Jest ona najdelikatniejsza czescia szparaga i wystarczy, jak tylko zmieknie pod wplywem pary. Wode nalezy osolic, dodajac szczypte cukru. Warzywa stawiamy w garnku, przykrywamy i w zaleznosci od ich grubosci, gotujemy od 10minut (zielone) do 15 minut (biale). Miekkosc szparaga najlepiej sprawdzic widelcem - ugotowane szparagi maja byc miekkie, ale nie moga sie rozpadac. Bardzo wazne jest, zeby szparagow NIE ROZGOTOWAC. Odlewamy wode i serwujemy gorace. Ja podalam je z dodatkiem wiosennego masla. Pieknie wygladaly i smakowaly wybornie :))



Szparagi można przygotować na wiele sposobów: gotowane we wodzie, pieczone w folii aluminiowej lub worku do pieczenia oraz na parze. Mogą być serwowane same, na przykład polane sosem holenderskim lub zapiekane w szynce parmeńskiej. Mogą być przygotowane w formie zup i kremów lub stanowić dodatek do sałatek, tart, pizz, czy też risotta. Wszystko zalezy od Waszej wyobrazni :))

niedziela, 7 kwietnia 2013

Wiosenne maslo

Skladniki:
  • maslo solone (jezeli uzywacie masla niesolonego, nalezy je troszke posolic)
  • platki bratkow i rozy - UWAGA!!! Sa to kwiaty JADALNE BEZ PESTYCYDOW





Maslo miksujemy w mikserze na wolnych obrotach, zeby stalo sie bardziej puszyste. Platki kwiatow siekamy drobno. Mieszamy lopatka z maslem. Formujemy kule. Serwujemy np.
do szparagow. Maslo wiosenne nie zmienia smaku potraw. Jest fajna alternatywa dla zwyklego masla :) warto wyprobowac :)


czwartek, 4 kwietnia 2013

Dajcie mi jeszcze chwilke...........

Krotka zapowiedz tego, co juz niedlugo pojawi sie na blogu............................

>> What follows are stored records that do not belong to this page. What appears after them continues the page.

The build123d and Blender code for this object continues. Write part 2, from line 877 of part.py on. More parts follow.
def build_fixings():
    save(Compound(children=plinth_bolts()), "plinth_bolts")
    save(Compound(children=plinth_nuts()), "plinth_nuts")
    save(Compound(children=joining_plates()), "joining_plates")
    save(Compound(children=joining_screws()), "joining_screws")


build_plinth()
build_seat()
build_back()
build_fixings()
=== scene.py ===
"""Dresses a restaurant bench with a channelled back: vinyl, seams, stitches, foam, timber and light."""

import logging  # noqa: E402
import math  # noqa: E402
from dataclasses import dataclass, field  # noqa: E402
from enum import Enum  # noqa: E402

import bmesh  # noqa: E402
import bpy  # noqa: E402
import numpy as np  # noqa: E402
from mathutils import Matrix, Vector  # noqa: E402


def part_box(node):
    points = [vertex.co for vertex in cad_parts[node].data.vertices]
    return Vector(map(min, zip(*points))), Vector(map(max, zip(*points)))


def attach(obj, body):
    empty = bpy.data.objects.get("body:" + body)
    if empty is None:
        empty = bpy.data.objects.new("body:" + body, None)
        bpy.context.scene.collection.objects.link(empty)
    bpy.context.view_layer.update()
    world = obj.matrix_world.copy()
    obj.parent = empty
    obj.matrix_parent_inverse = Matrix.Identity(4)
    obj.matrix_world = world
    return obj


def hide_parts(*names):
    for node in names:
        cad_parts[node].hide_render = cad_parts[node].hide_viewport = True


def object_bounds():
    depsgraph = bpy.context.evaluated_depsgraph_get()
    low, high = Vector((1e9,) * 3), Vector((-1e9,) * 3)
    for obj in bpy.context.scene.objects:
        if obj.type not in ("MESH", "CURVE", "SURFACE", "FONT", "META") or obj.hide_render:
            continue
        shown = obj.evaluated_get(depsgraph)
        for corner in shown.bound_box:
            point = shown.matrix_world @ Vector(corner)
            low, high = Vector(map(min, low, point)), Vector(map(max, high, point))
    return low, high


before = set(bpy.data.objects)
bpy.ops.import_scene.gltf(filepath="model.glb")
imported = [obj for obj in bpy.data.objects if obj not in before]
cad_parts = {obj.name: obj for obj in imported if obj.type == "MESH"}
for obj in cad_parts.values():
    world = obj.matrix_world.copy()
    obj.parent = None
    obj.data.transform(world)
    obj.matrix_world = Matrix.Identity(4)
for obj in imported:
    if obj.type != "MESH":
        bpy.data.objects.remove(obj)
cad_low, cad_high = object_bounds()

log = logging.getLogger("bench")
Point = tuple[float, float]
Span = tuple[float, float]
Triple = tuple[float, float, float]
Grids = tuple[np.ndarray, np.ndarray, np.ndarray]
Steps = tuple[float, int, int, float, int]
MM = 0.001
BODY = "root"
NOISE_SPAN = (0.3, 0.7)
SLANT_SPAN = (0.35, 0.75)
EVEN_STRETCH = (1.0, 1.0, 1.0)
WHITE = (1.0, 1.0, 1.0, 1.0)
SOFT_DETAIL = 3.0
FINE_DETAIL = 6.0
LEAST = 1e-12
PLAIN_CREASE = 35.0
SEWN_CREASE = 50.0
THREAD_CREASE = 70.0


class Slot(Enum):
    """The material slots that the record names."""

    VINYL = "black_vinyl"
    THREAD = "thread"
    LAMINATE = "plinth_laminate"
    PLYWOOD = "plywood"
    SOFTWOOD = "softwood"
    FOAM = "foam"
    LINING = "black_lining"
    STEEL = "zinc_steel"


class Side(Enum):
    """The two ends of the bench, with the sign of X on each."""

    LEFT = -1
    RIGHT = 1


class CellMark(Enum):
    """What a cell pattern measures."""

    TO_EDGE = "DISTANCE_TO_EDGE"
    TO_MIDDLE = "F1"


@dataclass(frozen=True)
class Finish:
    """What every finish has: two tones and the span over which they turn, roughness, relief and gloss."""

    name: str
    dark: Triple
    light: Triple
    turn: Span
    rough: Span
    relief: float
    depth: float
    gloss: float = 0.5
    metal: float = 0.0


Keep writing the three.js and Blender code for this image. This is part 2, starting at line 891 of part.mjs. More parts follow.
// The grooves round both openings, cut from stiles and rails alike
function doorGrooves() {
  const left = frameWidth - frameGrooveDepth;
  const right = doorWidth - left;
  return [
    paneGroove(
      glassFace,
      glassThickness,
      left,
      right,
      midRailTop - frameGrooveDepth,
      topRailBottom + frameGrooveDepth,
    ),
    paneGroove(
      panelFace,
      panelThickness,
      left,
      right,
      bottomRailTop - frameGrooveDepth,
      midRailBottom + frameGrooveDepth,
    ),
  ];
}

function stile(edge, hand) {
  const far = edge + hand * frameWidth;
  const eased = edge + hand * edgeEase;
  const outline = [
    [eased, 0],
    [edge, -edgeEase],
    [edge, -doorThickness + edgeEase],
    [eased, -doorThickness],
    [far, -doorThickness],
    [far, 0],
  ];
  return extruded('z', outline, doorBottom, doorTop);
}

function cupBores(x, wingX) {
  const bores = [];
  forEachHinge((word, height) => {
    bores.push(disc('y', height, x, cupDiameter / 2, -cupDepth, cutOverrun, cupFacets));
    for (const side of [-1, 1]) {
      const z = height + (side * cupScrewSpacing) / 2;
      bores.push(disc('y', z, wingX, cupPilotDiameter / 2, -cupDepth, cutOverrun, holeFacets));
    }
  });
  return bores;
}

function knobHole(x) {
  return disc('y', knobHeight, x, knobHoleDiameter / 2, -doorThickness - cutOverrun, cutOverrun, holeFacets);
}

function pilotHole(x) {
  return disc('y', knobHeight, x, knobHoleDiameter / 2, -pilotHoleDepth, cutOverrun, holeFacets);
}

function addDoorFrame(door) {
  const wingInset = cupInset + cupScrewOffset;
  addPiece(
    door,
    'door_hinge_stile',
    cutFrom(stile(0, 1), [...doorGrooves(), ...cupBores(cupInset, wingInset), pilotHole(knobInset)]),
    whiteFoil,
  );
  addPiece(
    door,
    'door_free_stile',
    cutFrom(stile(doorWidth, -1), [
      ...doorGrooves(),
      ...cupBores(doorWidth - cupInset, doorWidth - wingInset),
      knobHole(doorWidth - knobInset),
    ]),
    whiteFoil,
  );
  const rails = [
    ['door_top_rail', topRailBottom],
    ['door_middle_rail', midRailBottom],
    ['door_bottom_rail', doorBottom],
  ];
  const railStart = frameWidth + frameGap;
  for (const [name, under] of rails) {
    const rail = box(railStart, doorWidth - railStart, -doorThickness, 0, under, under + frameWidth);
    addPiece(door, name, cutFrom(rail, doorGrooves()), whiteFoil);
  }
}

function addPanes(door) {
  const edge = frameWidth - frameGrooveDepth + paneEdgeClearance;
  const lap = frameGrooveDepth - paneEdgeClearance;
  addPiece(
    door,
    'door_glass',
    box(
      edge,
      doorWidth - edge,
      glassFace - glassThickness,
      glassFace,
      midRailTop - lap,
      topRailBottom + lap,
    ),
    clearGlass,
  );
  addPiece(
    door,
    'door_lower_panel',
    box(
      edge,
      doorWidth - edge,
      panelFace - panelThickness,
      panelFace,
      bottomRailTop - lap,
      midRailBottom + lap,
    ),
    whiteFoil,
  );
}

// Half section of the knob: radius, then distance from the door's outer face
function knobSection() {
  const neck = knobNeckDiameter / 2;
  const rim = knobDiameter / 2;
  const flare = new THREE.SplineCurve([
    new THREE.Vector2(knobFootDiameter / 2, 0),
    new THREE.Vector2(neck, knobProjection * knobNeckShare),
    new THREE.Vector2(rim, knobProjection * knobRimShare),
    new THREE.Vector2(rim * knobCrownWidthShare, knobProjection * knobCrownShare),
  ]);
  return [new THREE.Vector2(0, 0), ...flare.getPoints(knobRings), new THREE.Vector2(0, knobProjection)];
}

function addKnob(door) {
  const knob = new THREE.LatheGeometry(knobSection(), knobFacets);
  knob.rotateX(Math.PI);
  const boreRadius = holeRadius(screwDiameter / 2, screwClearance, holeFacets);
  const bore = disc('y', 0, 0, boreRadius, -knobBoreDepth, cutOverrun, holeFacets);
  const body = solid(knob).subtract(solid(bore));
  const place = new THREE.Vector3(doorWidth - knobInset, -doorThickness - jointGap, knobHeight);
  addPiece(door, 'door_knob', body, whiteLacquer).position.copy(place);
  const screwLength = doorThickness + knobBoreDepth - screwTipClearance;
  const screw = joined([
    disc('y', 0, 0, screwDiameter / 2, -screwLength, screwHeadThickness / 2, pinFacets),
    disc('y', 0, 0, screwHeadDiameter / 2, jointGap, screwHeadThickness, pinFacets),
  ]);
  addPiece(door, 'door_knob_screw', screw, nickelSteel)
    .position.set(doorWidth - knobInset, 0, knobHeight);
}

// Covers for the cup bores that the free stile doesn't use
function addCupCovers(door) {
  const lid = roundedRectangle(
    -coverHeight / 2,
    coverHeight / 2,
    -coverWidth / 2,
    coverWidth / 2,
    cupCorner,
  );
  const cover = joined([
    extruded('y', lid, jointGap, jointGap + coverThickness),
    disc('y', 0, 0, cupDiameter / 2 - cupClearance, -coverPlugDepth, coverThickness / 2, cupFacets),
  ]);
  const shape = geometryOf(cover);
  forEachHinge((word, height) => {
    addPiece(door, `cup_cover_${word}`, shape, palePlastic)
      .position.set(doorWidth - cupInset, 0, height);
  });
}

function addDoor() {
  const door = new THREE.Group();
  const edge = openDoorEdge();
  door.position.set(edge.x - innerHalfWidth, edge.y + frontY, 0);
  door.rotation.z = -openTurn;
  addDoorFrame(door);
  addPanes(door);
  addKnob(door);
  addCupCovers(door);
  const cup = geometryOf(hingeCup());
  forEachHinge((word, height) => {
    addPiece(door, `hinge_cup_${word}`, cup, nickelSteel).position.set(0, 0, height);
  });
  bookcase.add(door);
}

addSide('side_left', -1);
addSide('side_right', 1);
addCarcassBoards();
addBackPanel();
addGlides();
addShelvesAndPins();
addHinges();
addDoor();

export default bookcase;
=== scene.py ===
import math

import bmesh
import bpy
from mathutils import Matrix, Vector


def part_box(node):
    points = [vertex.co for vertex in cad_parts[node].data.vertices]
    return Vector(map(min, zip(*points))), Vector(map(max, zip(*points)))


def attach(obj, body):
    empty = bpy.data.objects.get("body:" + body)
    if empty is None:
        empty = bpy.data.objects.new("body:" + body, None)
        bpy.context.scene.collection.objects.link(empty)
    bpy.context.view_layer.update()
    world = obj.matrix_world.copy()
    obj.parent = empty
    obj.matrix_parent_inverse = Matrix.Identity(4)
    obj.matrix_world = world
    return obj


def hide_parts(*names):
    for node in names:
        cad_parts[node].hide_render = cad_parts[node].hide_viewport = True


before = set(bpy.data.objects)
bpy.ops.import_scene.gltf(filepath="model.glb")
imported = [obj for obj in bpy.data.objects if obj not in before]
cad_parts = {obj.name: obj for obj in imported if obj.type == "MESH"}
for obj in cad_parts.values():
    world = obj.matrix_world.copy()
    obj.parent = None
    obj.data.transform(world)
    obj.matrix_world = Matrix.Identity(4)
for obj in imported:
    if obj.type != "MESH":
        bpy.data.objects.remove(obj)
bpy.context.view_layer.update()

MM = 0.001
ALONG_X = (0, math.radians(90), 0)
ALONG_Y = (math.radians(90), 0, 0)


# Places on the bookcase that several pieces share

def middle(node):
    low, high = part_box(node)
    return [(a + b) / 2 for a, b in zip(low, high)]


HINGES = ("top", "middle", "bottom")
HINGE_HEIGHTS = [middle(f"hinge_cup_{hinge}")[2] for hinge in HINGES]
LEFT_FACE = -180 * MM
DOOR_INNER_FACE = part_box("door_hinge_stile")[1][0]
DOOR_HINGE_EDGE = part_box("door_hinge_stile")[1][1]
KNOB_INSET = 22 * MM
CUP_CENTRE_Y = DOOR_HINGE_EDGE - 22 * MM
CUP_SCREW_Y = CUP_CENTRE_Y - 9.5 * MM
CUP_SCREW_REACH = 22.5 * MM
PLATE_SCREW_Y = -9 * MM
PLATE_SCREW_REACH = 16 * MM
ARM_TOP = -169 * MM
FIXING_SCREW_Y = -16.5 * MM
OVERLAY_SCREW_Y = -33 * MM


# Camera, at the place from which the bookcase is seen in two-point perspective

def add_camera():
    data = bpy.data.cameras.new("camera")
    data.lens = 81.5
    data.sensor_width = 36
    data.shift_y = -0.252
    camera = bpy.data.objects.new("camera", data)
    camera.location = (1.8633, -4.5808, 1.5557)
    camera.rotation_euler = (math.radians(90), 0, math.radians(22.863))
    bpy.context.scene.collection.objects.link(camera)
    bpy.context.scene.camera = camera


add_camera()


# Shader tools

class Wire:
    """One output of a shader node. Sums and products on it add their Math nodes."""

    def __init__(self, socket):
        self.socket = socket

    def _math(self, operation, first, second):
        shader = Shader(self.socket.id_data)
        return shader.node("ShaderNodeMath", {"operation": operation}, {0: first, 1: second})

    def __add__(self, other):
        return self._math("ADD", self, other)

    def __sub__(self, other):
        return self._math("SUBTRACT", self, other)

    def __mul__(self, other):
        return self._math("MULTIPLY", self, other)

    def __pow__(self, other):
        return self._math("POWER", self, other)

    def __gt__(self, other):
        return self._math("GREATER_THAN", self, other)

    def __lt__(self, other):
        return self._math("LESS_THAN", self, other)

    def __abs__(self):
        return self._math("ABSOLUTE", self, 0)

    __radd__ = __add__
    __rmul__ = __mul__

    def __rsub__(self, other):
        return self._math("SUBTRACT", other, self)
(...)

Przepraszam za dlugie milczenie i prosze Was jeszcze o chwilke cierpliwosci.........

środa, 2 stycznia 2013

Wegetarianskie gryczane

Skladniki:
  • 20 dag kaszy gryczanej
  • 4 lyzki posiekanych orzechow wloskich
  • cebula, zabek czosnku
  • 2 jajka
  • sol, pieprz
  • natka pietruszki
  • bulka tarta


Kasze gotujemy zgodnie z przepisem na opakowaniu. Ja zazwyczaj gotuje okolo pol litra wody, po zagotowaniu dodaje lyzeczke soli plus szklanke kaszy. Gotuje okolo 15 - 20 minut (sprawdzam miekkosc - lubie, kiedy jest lekko niedogotowana). Jezeli jest taka potrzeba, dolewam troche wody. Kiedy kasza sie gotuje, obieramy cebule i czosnek. Cebule kroimy w drobna kostke, czosnek przecieramy przez praske. Calosc nalezy zeszklic na lyzce oleju. Odrywamy listki pietruszki i siekamy (nie za drobno). Orzechy mozemy zmielic w blenderze lub rowniez posiekac. Kiedy kasza bedzie gotowa, nalezy ja odcedzic i odstawic do wystygniecia. Po ostagnieciu, dodajemy cebule z czosnkiem, natke i orzechy.
Wbijamy jajka, doprawiamy sola i pieprzem. Calosc mieszamy reka, zeby powstala gesta, ale wilgotna masa. Jezeli masa jest za rzadka, dodajemy kilka lyzek bulki tartej - stopniowo po lyzce tak, zeby kontrolowac mase. Na koniec formujemy kotlety. Smazymy na rozgrzanym oleju, az beda zrumienione z obu stron. Serwujemy z pomidorami ze swiezym majerankiem plus np. ulubiona porcja weglowadanow :) Smacznego!